M. Cavallier starts in well-trodden territory with citrus on top. Mandarin and petitgrain add a lip pursing tartness to the top notes. Then we get to the two unique raw materials in the heart Santolina and Posidonia. Santolina is more commonly known as cotton lavender and it has a lavender aspect crossed with a strong syrupy quality. Posidonia is simply the smell of drying seaweed after the ocean has receded leaving it behind on the beach. It has an ozonic watery quality on top of the vegetal note. Smelling either of these by themselves you would be hard pressed to believe these could be the centerpiece of a perfume. That is M. Cavallier’s skill as he takes these two notes and balances them so the lavender, the ozonic notes and a bit of the seaweed aspects form a fascinating seaside accord. It feels more realistic than the previous aquatics which wanted to clean up the ocean. Bvlgari Aqva pour Homme gives it all to you right down to the seaweed. The final phase is also quite interesting as M. Cavallier takes a soft amber and adds clary sage. Clary sage is usually further up the pyramid but in Bvlgari Aqva pour Homme it almost seems like it is what the seaweed evolves into. The amber adds a subtle warmth to the base notes.

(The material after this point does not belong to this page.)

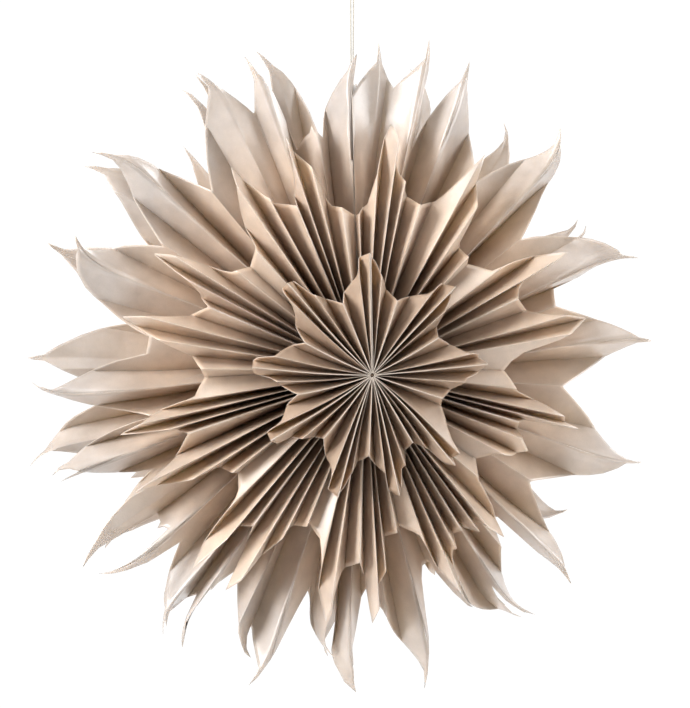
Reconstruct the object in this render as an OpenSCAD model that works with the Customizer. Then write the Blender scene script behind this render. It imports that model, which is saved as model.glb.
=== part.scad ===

Bvlgari Aqva pour Homme has 6-8 hours of longevity and average sillage.
M. Cavallier took a chance by using notes which weren’t widely used in the aquatic fragrance family and fashioned something wonderfully unique. It is one of the few aquatics I think is worth owning. If you want to own it it is found on most of the discount websites for less than $40 for 100mL.
Disclosure: This review was based on a bottle of Bvlgari Aqva pour Homme I purchased.